--- begin DATA FOR THIS EXERCISE ---

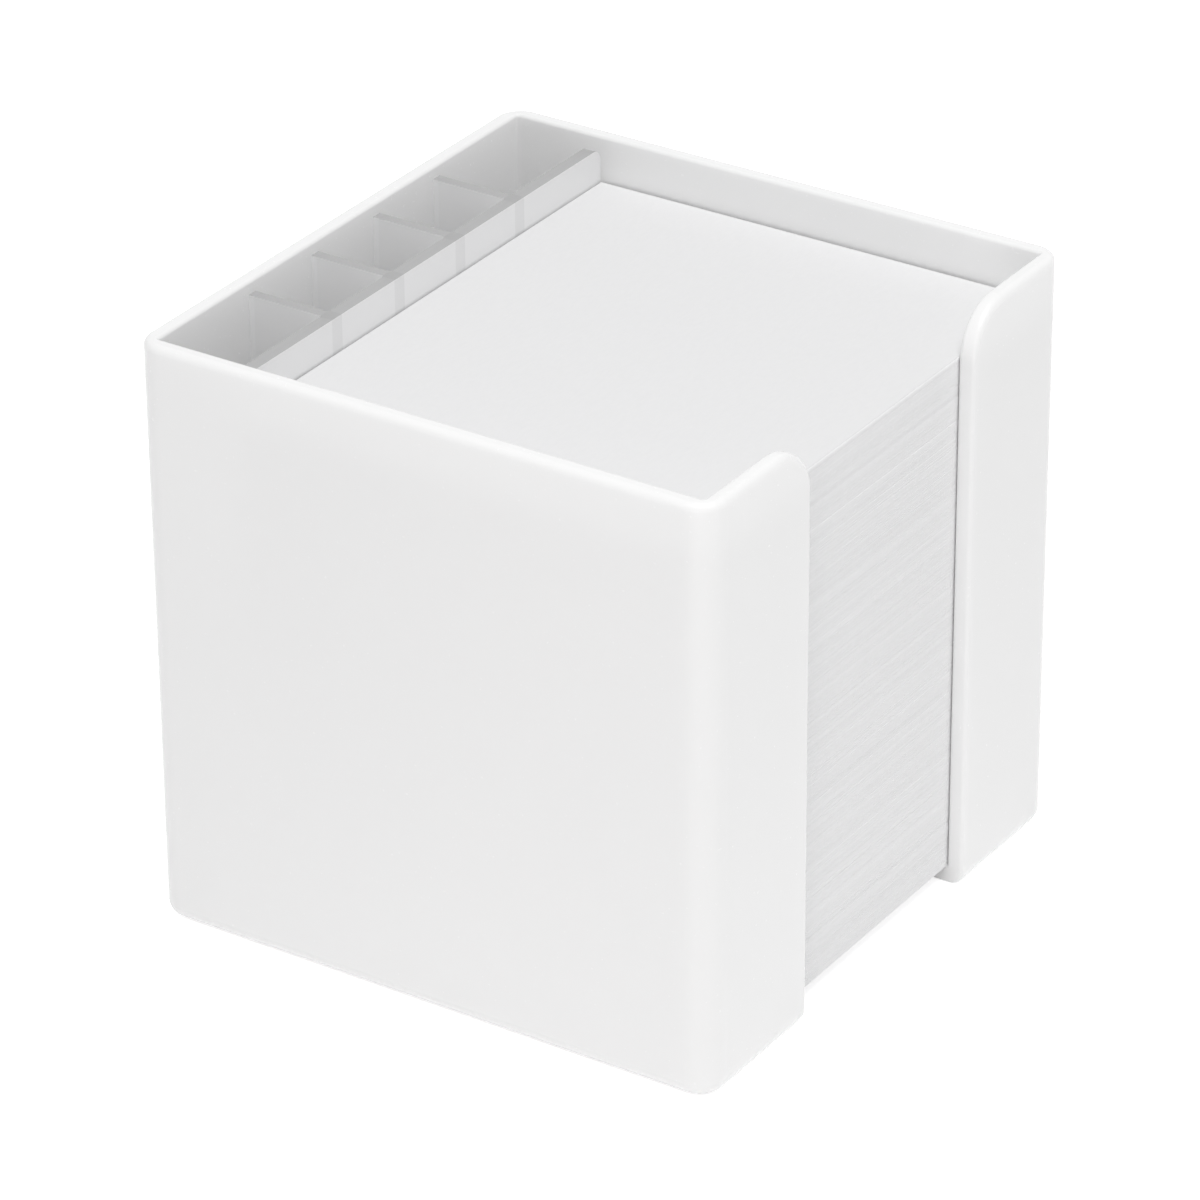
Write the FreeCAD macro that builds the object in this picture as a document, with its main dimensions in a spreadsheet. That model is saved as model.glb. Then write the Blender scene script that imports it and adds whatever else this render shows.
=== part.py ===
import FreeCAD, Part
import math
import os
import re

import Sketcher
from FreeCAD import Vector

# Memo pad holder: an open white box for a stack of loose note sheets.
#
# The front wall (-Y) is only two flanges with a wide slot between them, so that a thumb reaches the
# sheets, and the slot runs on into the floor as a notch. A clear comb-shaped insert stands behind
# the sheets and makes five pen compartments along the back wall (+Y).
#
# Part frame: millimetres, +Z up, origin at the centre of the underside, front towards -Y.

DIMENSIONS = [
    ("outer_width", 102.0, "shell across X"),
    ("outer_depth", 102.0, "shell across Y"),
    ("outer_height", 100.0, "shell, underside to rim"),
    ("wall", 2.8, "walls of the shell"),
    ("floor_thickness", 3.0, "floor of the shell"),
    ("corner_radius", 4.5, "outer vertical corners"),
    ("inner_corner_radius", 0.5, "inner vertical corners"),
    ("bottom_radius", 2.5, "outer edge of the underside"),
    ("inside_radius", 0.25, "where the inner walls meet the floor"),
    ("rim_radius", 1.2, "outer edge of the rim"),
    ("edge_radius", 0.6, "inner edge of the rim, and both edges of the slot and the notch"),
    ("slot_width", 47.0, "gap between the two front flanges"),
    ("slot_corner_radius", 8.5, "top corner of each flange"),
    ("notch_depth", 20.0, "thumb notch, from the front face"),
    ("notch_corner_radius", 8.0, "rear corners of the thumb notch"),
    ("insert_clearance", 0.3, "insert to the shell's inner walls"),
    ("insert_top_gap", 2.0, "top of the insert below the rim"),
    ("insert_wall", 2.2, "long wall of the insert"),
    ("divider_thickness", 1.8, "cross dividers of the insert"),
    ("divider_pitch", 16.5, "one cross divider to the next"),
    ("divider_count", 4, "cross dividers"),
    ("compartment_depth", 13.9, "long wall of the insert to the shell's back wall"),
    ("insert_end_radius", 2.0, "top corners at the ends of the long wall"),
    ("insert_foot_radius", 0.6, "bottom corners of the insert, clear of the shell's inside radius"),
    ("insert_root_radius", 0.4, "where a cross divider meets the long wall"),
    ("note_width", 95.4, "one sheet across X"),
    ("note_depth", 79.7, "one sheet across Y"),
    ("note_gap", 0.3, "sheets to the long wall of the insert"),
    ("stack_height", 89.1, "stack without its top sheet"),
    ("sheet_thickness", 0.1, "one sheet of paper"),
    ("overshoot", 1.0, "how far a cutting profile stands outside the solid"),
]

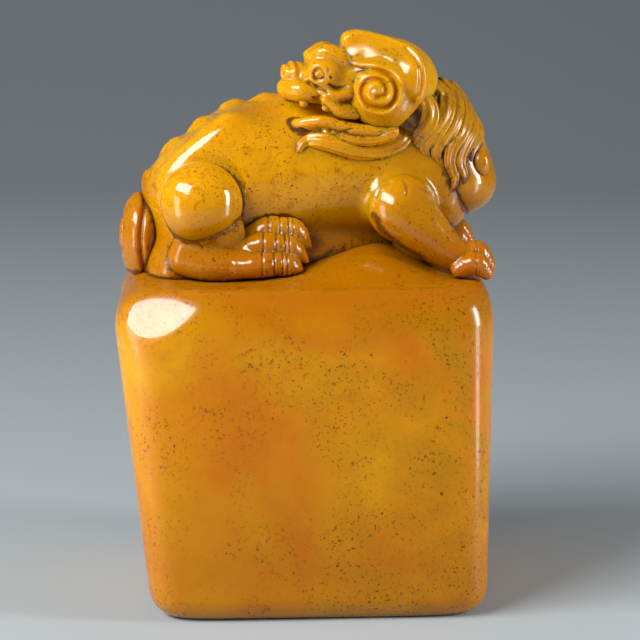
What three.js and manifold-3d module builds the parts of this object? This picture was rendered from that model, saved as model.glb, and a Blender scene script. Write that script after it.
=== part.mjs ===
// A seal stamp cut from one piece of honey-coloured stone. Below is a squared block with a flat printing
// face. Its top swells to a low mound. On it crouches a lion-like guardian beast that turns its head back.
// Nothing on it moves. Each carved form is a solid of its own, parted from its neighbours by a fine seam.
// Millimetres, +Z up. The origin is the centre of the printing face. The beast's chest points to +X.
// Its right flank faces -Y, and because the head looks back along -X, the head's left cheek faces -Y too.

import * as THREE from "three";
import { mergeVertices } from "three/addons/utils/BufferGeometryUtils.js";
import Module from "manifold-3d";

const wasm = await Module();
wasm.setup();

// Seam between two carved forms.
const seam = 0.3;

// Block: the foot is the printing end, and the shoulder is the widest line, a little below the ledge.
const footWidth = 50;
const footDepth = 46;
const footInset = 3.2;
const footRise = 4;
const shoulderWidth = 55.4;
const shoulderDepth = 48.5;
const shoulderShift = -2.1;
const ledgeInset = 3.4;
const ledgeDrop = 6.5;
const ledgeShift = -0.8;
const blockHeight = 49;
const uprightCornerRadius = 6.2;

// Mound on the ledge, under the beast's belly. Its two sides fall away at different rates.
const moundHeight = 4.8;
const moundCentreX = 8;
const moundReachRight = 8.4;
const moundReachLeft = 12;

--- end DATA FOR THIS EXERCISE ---

## INSTRUCTIONS TO FOLLOW
Word for word, write out all of the data above.

## ANSWER TO THE EXERCISE
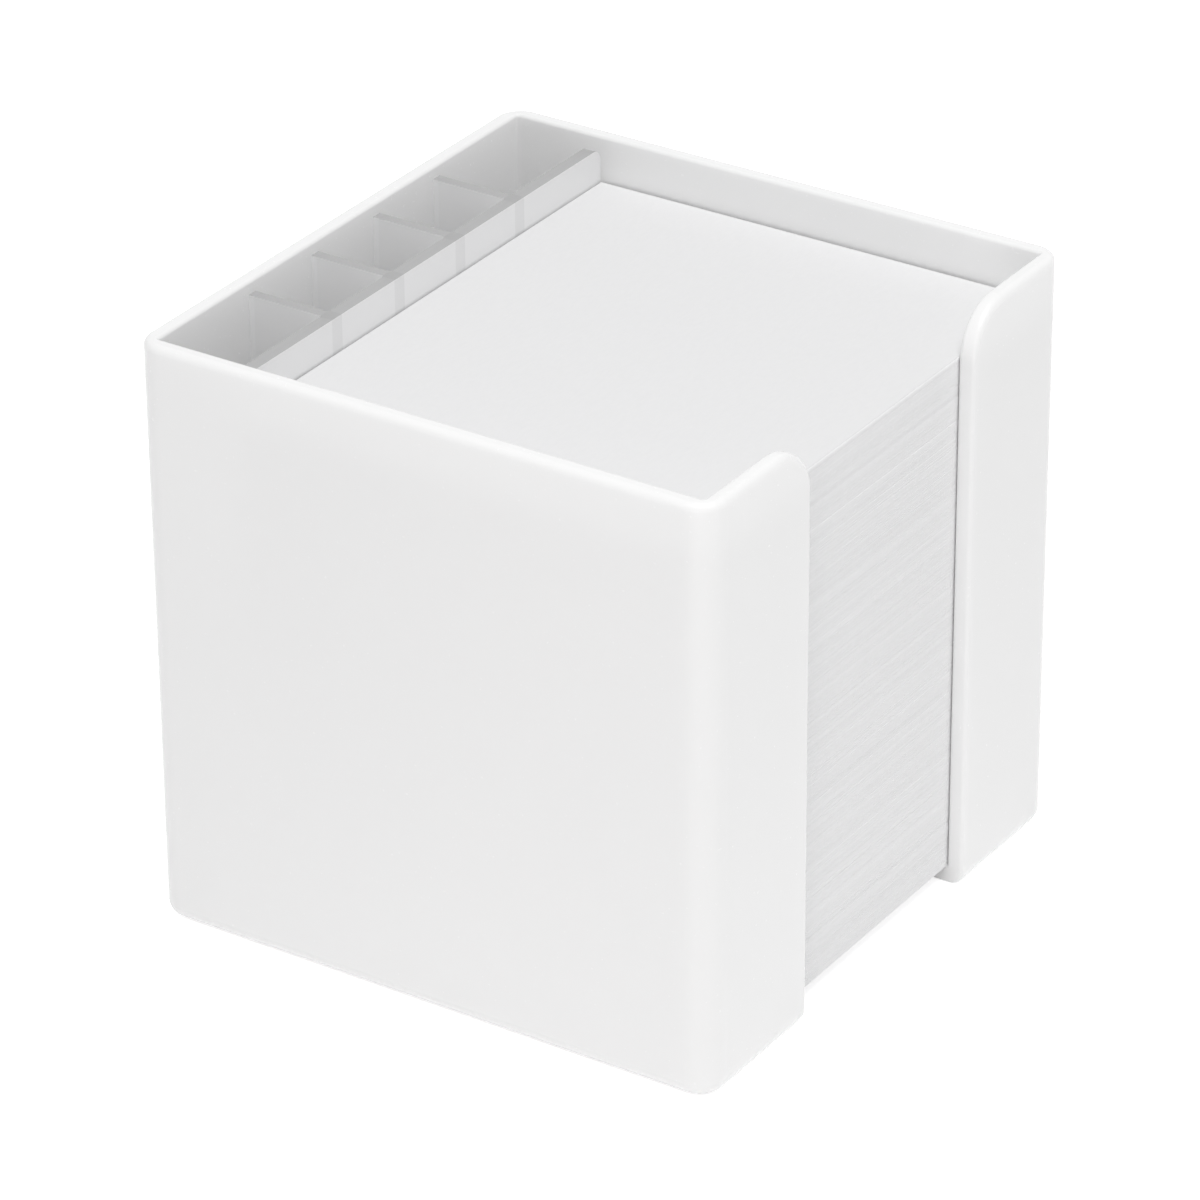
Write the FreeCAD macro that builds the object in this picture as a document, with its main dimensions in a spreadsheet. That model is saved as model.glb. Then write the Blender scene script that imports it and adds whatever else this render shows.
=== part.py ===
import FreeCAD, Part
import math
import os
import re

import Sketcher
from FreeCAD import Vector

# Memo pad holder: an open white box for a stack of loose note sheets.
#
# The front wall (-Y) is only two flanges with a wide slot between them, so that a thumb reaches the
# sheets, and the slot runs on into the floor as a notch. A clear comb-shaped insert stands behind
# the sheets and makes five pen compartments along the back wall (+Y).
#
# Part frame: millimetres, +Z up, origin at the centre of the underside, front towards -Y.

DIMENSIONS = [
    ("outer_width", 102.0, "shell across X"),
    ("outer_depth", 102.0, "shell across Y"),
    ("outer_height", 100.0, "shell, underside to rim"),
    ("wall", 2.8, "walls of the shell"),
    ("floor_thickness", 3.0, "floor of the shell"),
    ("corner_radius", 4.5, "outer vertical corners"),
    ("inner_corner_radius", 0.5, "inner vertical corners"),
    ("bottom_radius", 2.5, "outer edge of the underside"),
    ("inside_radius", 0.25, "where the inner walls meet the floor"),
    ("rim_radius", 1.2, "outer edge of the rim"),
    ("edge_radius", 0.6, "inner edge of the rim, and both edges of the slot and the notch"),
    ("slot_width", 47.0, "gap between the two front flanges"),
    ("slot_corner_radius", 8.5, "top corner of each flange"),
    ("notch_depth", 20.0, "thumb notch, from the front face"),
    ("notch_corner_radius", 8.0, "rear corners of the thumb notch"),
    ("insert_clearance", 0.3, "insert to the shell's inner walls"),
    ("insert_top_gap", 2.0, "top of the insert below the rim"),
    ("insert_wall", 2.2, "long wall of the insert"),
    ("divider_thickness", 1.8, "cross dividers of the insert"),
    ("divider_pitch", 16.5, "one cross divider to the next"),
    ("divider_count", 4, "cross dividers"),
    ("compartment_depth", 13.9, "long wall of the insert to the shell's back wall"),
    ("insert_end_radius", 2.0, "top corners at the ends of the long wall"),
    ("insert_foot_radius", 0.6, "bottom corners of the insert, clear of the shell's inside radius"),
    ("insert_root_radius", 0.4, "where a cross divider meets the long wall"),
    ("note_width", 95.4, "one sheet across X"),
    ("note_depth", 79.7, "one sheet across Y"),
    ("note_gap", 0.3, "sheets to the long wall of the insert"),
    ("stack_height", 89.1, "stack without its top sheet"),
    ("sheet_thickness", 0.1, "one sheet of paper"),
    ("overshoot", 1.0, "how far a cutting profile stands outside the solid"),
]

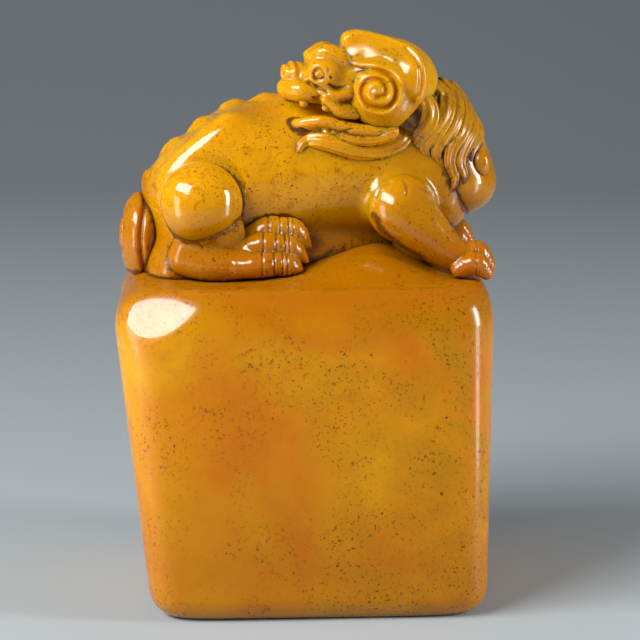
What three.js and manifold-3d module builds the parts of this object? This picture was rendered from that model, saved as model.glb, and a Blender scene script. Write that script after it.
=== part.mjs ===
// A seal stamp cut from one piece of honey-coloured stone. Below is a squared block with a flat printing
// face. Its top swells to a low mound. On it crouches a lion-like guardian beast that turns its head back.
// Nothing on it moves. Each carved form is a solid of its own, parted from its neighbours by a fine seam.
// Millimetres, +Z up. The origin is the centre of the printing face. The beast's chest points to +X.
// Its right flank faces -Y, and because the head looks back along -X, the head's left cheek faces -Y too.

import * as THREE from "three";
import { mergeVertices } from "three/addons/utils/BufferGeometryUtils.js";
import Module from "manifold-3d";

const wasm = await Module();
wasm.setup();

// Seam between two carved forms.
const seam = 0.3;

// Block: the foot is the printing end, and the shoulder is the widest line, a little below the ledge.
const footWidth = 50;
const footDepth = 46;
const footInset = 3.2;
const footRise = 4;
const shoulderWidth = 55.4;
const shoulderDepth = 48.5;
const shoulderShift = -2.1;
const ledgeInset = 3.4;
const ledgeDrop = 6.5;
const ledgeShift = -0.8;
const blockHeight = 49;
const uprightCornerRadius = 6.2;

// Mound on the ledge, under the beast's belly. Its two sides fall away at different rates.
const moundHeight = 4.8;
const moundCentreX = 8;
const moundReachRight = 8.4;
const moundReachLeft = 12;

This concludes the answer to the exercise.